With Leah, Karee, Jennifer, Josh and Zach doing such a great job around here, we enjoyed a trip over to the Children’s Museum in Indianapolis. Our Christian is growing up so fast. He’s now six and he’s a sucker for a building full of fun stuff to do to break up the monotony of winter. Yes, winter seems long and boring this time of the year for those of us in the north. We have to do something fun to keep our sanity.
Let me tell you about an awesome gathering of beekeepers in February. It’s called the Tri-County Beekeeper’s Association and meets in Wooster, Ohio. This thing is HUGE. It’s believed to be the largest gathering of beekeepers in the US. It’s over 35 years old and keeps getting bigger and better. This year, I’ve been asked to be the keynote speaker and would love to see you there. The dates are Feb. 28- March 1. Click here for more information and registration information.
Then in March I’ll be speaking for the Missouri State Beekeeper’s Association Spring Meeting. This will be held at the Country Club Hotel & Spa Lake Ozark, Missouri March 21st-22nd. I hope you can join me there too. Click here to register for this conference.
LESSON 148: Are You And Your Bees Prepared For Spring?
Whether this will be your first year to keep bees or you have years of experience there is always so much to know and do in preparation for spring.
If you live in the cold north like we do you might find that winter seems like it will never end. However, as of today there is only 55 days left until spring. Whether you are new to beekeeping or experienced, do not let this cold weather fool you into thinking spring is a long time away. Start preparing now. Let me give you several tips on how to prepare for the new beekeeping year:
1. Purchase your equipment and bees in advance. I cannot stress this enough. Bees always run out fast for all providers across the US. Do not put off buying your packages of bees. If you haven't purchased your hive kits yet, do not delay. You do not want your bees to arrive before your equipment and have nothing to put your bees into. Get your equipment early so you can become familiar with the pieces and even place it out where it goes. If you cannot decide whether to start with one hive or two, read my article on, “How Many Hives Should I Start With”? We are selling bees very fast and may only have several week’s supply left. If you still need a 3 pound package, click here.
2. Increase your knowledge of beekeeping. Now is the time to take a beekeeping class. A thorough beekeeping class can make all the difference on how you can keep varroa mites under control, install a package, harvest honey, trap small hive beetle and much more. It's a different beekeeping world now. So much has changed so keep up with it all by taking a class.
3. Be prepared to know when to add hive bodies and supers to your expanding colony. I have a complete article and video for you to study so you will not make rookie mistakes.
4. For new beginners, brush up on how to install a package of bees. It's really enjoyable. But watch my video first so you do it right.

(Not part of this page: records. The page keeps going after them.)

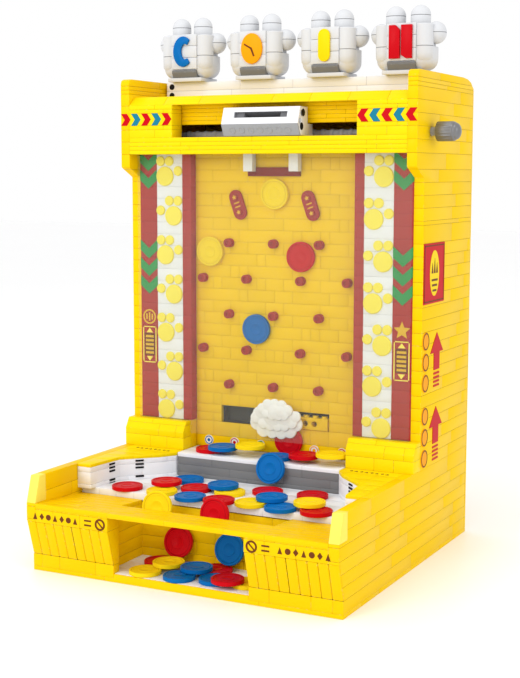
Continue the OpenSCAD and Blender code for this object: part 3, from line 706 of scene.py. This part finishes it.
# ---- strip prints ----
# Green arrow-heads run down the outer red bands, over a round or starred badge and a framed
# panel with two triangles and a stack of bars.
ARROW = [(-8, 0), (0, -7), (8, 0), (8, -8.6), (0, -15.6), (-8, -8.6)]
HOOP = [(4.9, 0), (6.2, 0), (6.2, 0.4), (4.9, 0.4), (4.9, 0)]
arrows = new_shape()
badges = new_shape()
frames = new_shape()
darks = new_shape()
for side in (-1, 1):
    middle = 112 * side
    for top in (244.4, 229.8, 215.2, 301.8, 316.2):
        outline = [(middle + a, top + b) for a, b in ARROW]
        prism(arrows, outline, Y, strip_y - 0.3, strip_y)
    z = 180.5
    if side < 0:
        turned(badges, HOOP, (middle, strip_y, z), Y, 32)
        for dx, half in ((-2.6, 2.4), (0, 3.6), (2.6, 2.4)):
            block(badges, (middle + dx - 0.7, strip_y - 0.4, z - half),
                  (middle + dx + 0.7, strip_y, z + half))
    else:
        prism(badges, star_of(middle, z, 7.0, 3.2), Y, strip_y - 0.4, strip_y)
    top_z, foot_z, half = 172.4, 142.0, 6.4
    for low, high in (((-half + 1, foot_z), (half - 1, foot_z + 0.8)),
                      ((-half + 1, top_z - 0.8), (half - 1, top_z)),
                      ((-half, foot_z + 1), (-half + 0.8, top_z - 1)),
                      ((half - 0.8, foot_z + 1), (half, top_z - 1))):
        block(frames, (middle + low[0], strip_y - 0.4, low[1]),
              (middle + high[0], strip_y, high[1]))
    for tip, foot in ((171, 167.2), (143.4, 147.2)):
        prism(frames, [(middle, tip), (middle + 3, foot), (middle - 3, foot)], Y,
              strip_y - 0.4, strip_y)
    block(darks, (middle - 4.8, strip_y - 0.2, 148), (middle + 4.8, strip_y, 166.6))
    for k in range(5):
        block(badges, (middle - 3.8, strip_y - 0.4, 149.4 + 3.4 * k),
              (middle + 3.8, strip_y, 151.3 + 3.4 * k))
for shape, name, finish in ((arrows, "strip_arrows", green), (badges, "strip_badges", gold),
                            (frames, "strip_frames", pale_yellow),
                            (darks, "strip_panel_grounds", brown)):
    keep(shape, name, "cabinet", finish)

# ---- window pane ----
# Clear sheets in front of the board and the strips. They take a pale sheen from the room and
# their butted edges show as thin bright lines.
clear = Finish("clear_plastic")
place = clear.node("TexCoord", out="Object")
smear = clear.node("TexNoise", feeds={"Vector": place, "Scale": 9.0, "Detail": 4.0})
gloss = clear.node("BsdfPrincipled", feeds={"Base Color": (0.95, 0.94, 0.88, 1),
                                            "Roughness": 0.12 + smear * 0.08})
through = clear.node("BsdfTransparent", feeds={"Color": (0.945, 0.95, 0.93, 1)})
cover = 0.02 + smear * 0.03
window = clear.show(clear.node("MixShader", feeds={0: cover, 1: through, 2: gloss}))
pane = lay(node_shape("window_pane"), Z, X, [], (40,), 131, width=0.35)
keep(pane, "window_sheets", "cabinet", window, "window_pane", slot="clear_plastic")

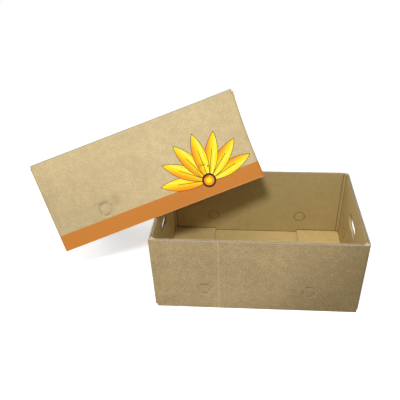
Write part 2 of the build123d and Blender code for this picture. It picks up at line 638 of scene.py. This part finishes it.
# Marks on the tray's outside
front_skin = (2 * mm, 4 * mm)
front_crease_from_left = 159 * mm
front_crease = (0.5 * mm, 1.6 * mm)
front_crease_share = 0.3
crease_pale = ink(232, 214, 172)
front_stain = (0.61, 0.6, 0.53)
front_stain_towards = (1.0, -0.9, -0.6)
front_stain_from_to = (0.3, 0.9)
foot_fold = (0.5 * mm, 4 * mm)
foot_fold_share = 0.3

# Cut paper
cut_scale = 420.0
cut_noise = (0.25, 0.75)
cut_tones = (0.75, 1.12)
sunk_dims = (0.5 * mm, 2.5 * mm)
sunk_tone = 0.35
fuzz_scale = 1500.0
cut_roughness = 0.95
cut_bump = 0.2 * mm


def kraft(shader, colour, sheet, cloudiness, graininess):
    """Kraft paper over flutes. Returns its colour and its height, both as sockets."""
    board, grain = shader.attribute("board"), shader.attribute("grain")
    tone = shader.varied(shader.noise(board, cloud_scale, detail=4.0), cloudiness)
    blotch = shader.varied(shader.noise(board, blotch_scale, detail=3.0), cloudiness)
    mottle_noise = shader.noise(grain, mottle_scale, detail=4.0, roughness=0.7)
    mottle = shader.varied(mottle_noise, graininess, low=0.25, high=0.75)
    stretched = shader.vector("MULTIPLY", grain, fibre_stretch)
    fibre_noise = shader.noise(stretched, fibre_scale, detail=3.0, roughness=0.65)
    fibre = shader.varied(fibre_noise, fibre_swing)
    specks = shader.noise(stretched, speck_scale, detail=1.0)
    speck = shader.between(specks, *speck_noise, 1.0, speck_tone)
    across = shader.parts(grain)[0]
    wave = shader.math("SINE", shader.math("MULTIPLY", across, 2 * pi / sheet.pitches[0]))
    flutes = shader.between(wave, -1, 1, *flute_tones, smooth=False)
    for factor in (blotch, mottle, fibre, speck, flutes):
        tone = shader.math("MULTIPLY", tone, factor)
    height = shader.math("ADD", shader.math("MULTIPLY", wave, flute_height), fibre_noise)
    return shader.scale(colour, tone), height


def ring_marks(shader, colour, sheet, share, paint, shaded_paint):
    """The pressed line round each vent, on both sides of the board, paler where light falls."""
    board = shader.attribute("board")
    for centre, axis in vents(sheet):
        squeeze = [1.0, 1.0, 1.0]
        squeeze[axis] = ring_through_board
        from_centre = shader.vector("SUBTRACT", board, tuple(centre))
        arm = shader.vector("MULTIPLY", from_centre, tuple(squeeze))
        off = shader.apart(shader.vector("LENGTH", arm), vent_radius)
        mark = shader.fading(off, ring_width, ring_fade, share)
        lean = shader.vector("DOT_PRODUCT", arm, ring_light_from)
        lit = shader.between(lean, -vent_radius / 2, vent_radius / 2)
        colour = shader.mix(mark, colour, shader.mix(lit, shaded_paint, paint))
    return colour


def crease_marks(shader, colour, sheet):
    """The two creases beside the strip in each inner upright corner."""
    board = shader.attribute("board")
    inner, strip = sheet.board, sheet.strip
    for x, side_x in ((inner, 1), (sheet.length - inner, -1)):
        for y, side_y in ((inner, 1), (sheet.width - inner, -1)):
            for point in ((x + side_x * strip, y, 0), (x, y + side_y * strip, 0)):
                arm = shader.vector("SUBTRACT", board, point)
                arm = shader.vector("MULTIPLY", arm, (1, 1, 0))
                off = shader.vector("LENGTH", arm)
                mark = shader.fading(off, *corner_crease, corner_crease_share)
                colour = shader.mix(mark, colour, crease_brown)
    return colour


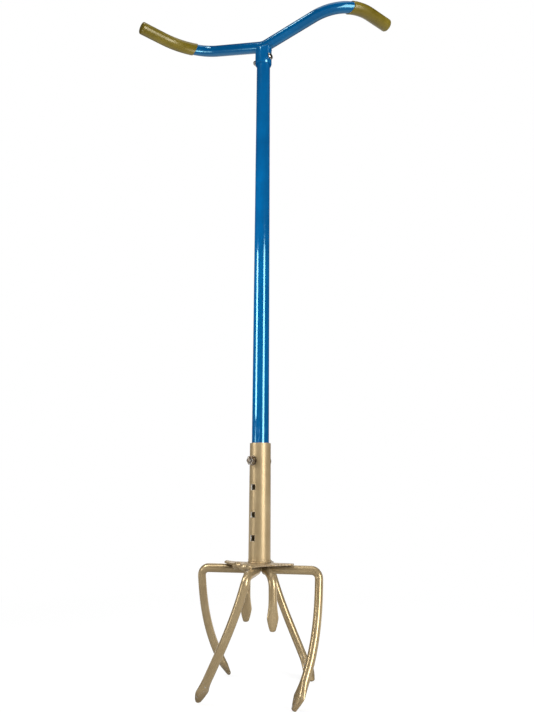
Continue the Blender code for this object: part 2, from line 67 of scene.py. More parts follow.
# Each softbox stands facing the tubes, at a bearing from -Y towards +X.
for name, bearing, distance, low, high, width, watts in (
    ("right_softbox", 49, 1.5, 0.0, 1.21, 0.58, 22.5),
    ("left_softbox", -56, 0.40, 0.352, 0.71, 0.14, 1.9),
    ("left_card", -60, 1.2, 0.08, 0.40, 0.32, 1.7),
):
    turn = math.radians(bearing)
    place = (distance * math.sin(turn), -distance * math.cos(turn), (low + high) / 2)
    bpy.ops.object.light_add(type="AREA", location=place, rotation=(math.radians(90), 0, turn))
    softbox = bpy.context.object
    softbox.name = name
    softbox.data.shape = "RECTANGLE"
    softbox.data.size = width
    softbox.data.size_y = high - low
    softbox.data.energy = watts
    softbox.visible_camera = False

bpy.ops.object.light_add(
    type="AREA", location=(-0.578, -0.787, 2.08), rotation=(math.radians(42), 0, math.radians(-40)),
)
arm_lamp = bpy.context.object
arm_lamp.name = "arm_lamp"
arm_lamp.data.shape = "RECTANGLE"
arm_lamp.data.size = 0.19
arm_lamp.data.size_y = 0.40
arm_lamp.data.energy = 3.4
arm_lamp.visible_camera = False
bpy.ops.object.light_add(type="AREA", location=(0.2, -0.6, 2.6), rotation=(math.radians(13), 0, 0))
top_lamp = bpy.context.object
top_lamp.name = "top_lamp"
top_lamp.data.size = 1.2
top_lamp.data.energy = 6


def add_node(tree, kind, **levels):
    """A shader node with some of its sockets set."""
    node = tree.nodes.new(kind)
    for socket, level in levels.items():
        node.inputs[socket].default_value = level
    return node.outputs[0]


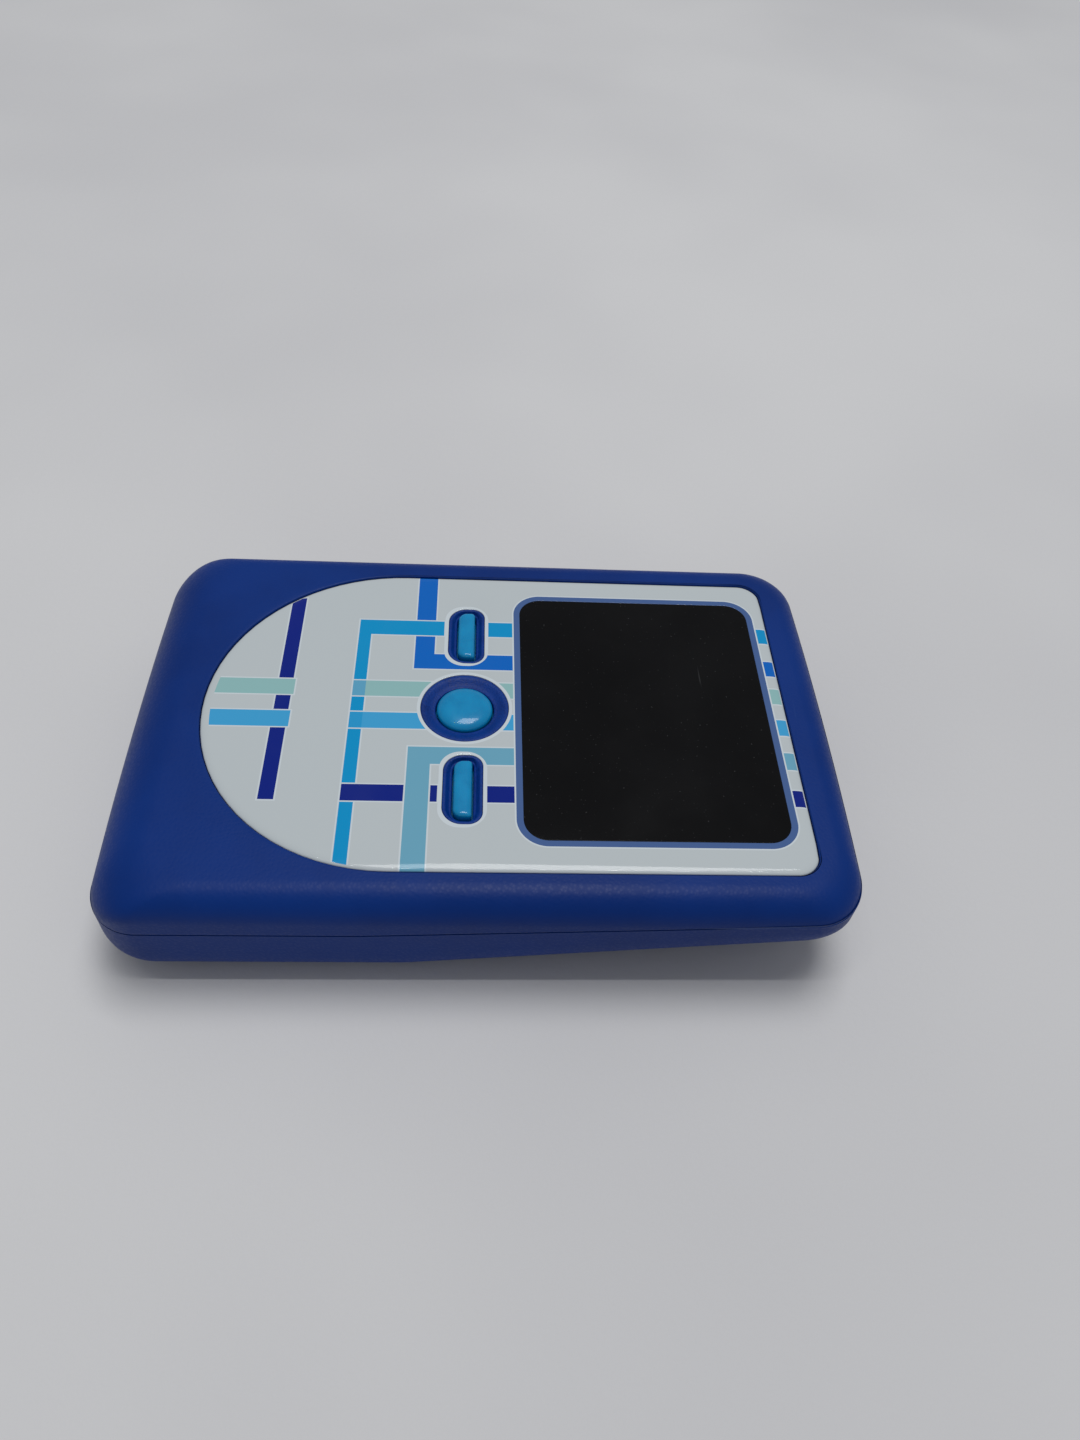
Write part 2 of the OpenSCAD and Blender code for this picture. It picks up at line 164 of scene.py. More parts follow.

5. Even though spring is close, do not let your bees starve to death now. Remember, bees need food and most colonies starve in late winter and early spring just before flowers bloom. Be sure to put on one of our Winter-Bee-Kinds to help your bees get that added nutrition to hit spring running. Be sure to select either 8 frame or 10 frame when ordering.
For those of you who have hives enduring the winter you need to have a plan ready as soon as spring arrives. I have some suggestions on how you can prepare yourself and your hive for spring:
1. First, DO NOT pull out a frame unless the temperature is above 60 degrees (f). Otherwise the cold can damage the brood. Warmer is better, but you can do a quick inspection if it is 60 degrees (f).
2. Once you can perform your first inspection you need to look for the following:
a. Brood in various stages such as eggs, larva and sealed brood.
b. Identify the queen.
c. Assess the amount of pollen/honey. Add pollen patties or our Winter-Bee-Kind if low on food.
d. Clean debris from bottom board.
e. Determine how well the hive came out of winter in population. Are they low in numbers of bees are very strong?
a. Is the queen laying well or does she need replaced?
b. Is the colony so strong in population that splitting the hive is necessary to prevent swarming?
c. Do I have mites? Place green drone comb in each deep hive body to begin capturing varroa mites.
d. Do I have small hive beetles? Insert small hive beetle traps, one in each deep between the frames.
e. Determine if you need to place a honey super on for the spring flows.
These are important ideas and questions to encourage you to think now what you will do in the spring. For example, if you find your hive is very populated and you need to split the colony but you do not have another hive, then half of your colony may swarm. Be sure to have adequate beekeeping supplies before you desperately need them. Now is the time, while you are bored of winter, to prepare for spring.